Hama Ali’s comment came after the commander of joint operations command in Kirkuk, Major General Sa’ad Atiyya on July 7 visited the headquarters of the Peshmerga forces stationed near Prde (Altun Kopri).
The Joint Operations Command was formed in Kirkuk in early 2019 to supervise all the armed forces in the province, including the Iraqi Popular Mobilization Forces (PMF), apart from the Peshmarga forces.
Nuri Hama Ali said that the meeting with the Iraqi commander was the first after the October 16, 2017 events. Kurdish Peshmerga forces were deployed to most of the disputed territories following the IS attacks in mid-2014; however they were forces to pull out after Iraqi federal forces retook control of the disputed territories as a repercussion of a referendum on independence in the Kurdistan Region.
On July 9, the Arab bloc in the Kirkuk Provincial Council in a statement called on the PM to ignore those “who want Kirkuk to returned to the era of chaos and bloodshed ". They also emphasized their opposition to the return of the forces which they described as “illegitimate” and “failed to restore security and protect the different components of the province."
The issue of the return of the Peshmerga forces to the disputed territories has been a subject of controversy. The Iraqi Turkmen Front last month expressed rejection to the return of the Peshmerga forces to Kirkuk, and is against any changes in the security dossier of the province.
Ali Mahdi, spokesman for the Turkmen Front and member of Kirkuk provincial council has demanded that security responsibilities across the province should remain in the hands of the federal government and the joint operations command.
Iraqi federal forces and the Kurdish Peshmerga carried out several joint military operations in the disputed territories over the past year to confront the threat of IS.
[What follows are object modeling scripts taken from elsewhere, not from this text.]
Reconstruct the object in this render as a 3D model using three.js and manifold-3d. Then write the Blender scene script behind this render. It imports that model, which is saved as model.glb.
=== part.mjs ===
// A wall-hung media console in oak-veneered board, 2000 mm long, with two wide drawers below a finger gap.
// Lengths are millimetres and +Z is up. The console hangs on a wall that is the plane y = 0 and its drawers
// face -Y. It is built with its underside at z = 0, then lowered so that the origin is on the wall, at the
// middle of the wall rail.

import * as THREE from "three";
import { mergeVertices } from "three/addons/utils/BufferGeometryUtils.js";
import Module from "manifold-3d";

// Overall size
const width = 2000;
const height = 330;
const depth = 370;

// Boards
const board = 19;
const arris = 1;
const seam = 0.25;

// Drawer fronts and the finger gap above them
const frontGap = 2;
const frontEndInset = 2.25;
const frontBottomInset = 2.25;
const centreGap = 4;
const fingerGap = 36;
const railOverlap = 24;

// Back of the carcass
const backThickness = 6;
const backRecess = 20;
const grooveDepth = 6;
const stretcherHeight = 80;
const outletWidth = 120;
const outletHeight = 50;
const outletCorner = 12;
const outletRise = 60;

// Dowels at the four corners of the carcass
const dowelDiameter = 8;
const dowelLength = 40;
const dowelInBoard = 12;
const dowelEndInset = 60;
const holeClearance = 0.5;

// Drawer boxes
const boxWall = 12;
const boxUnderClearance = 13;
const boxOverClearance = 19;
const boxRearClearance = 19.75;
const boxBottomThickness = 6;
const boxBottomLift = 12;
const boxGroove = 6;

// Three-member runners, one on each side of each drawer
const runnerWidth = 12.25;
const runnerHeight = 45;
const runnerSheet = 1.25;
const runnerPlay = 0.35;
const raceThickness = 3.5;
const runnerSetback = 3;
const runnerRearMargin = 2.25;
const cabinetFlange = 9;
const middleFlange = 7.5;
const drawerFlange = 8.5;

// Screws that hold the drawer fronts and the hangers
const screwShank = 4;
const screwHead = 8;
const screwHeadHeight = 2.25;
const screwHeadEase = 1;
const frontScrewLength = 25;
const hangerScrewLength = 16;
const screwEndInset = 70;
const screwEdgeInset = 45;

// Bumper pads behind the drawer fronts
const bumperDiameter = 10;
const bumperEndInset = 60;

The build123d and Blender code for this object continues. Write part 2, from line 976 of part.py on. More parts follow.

Jabar Yawar, secretary general of the KRG Ministry of Peshmerga has repeatedly denied that an agreement has been reached regarding the return of the Peshmerga forces to Kirkuk and other disputed areas, saying that they only formed five joint committees to coordinate their efforts against IS threats.
Despite that the Iraqi government declared final victory against IS in December 2017, the group continue to carry out sporadic attacks, particularly in the disputed territories.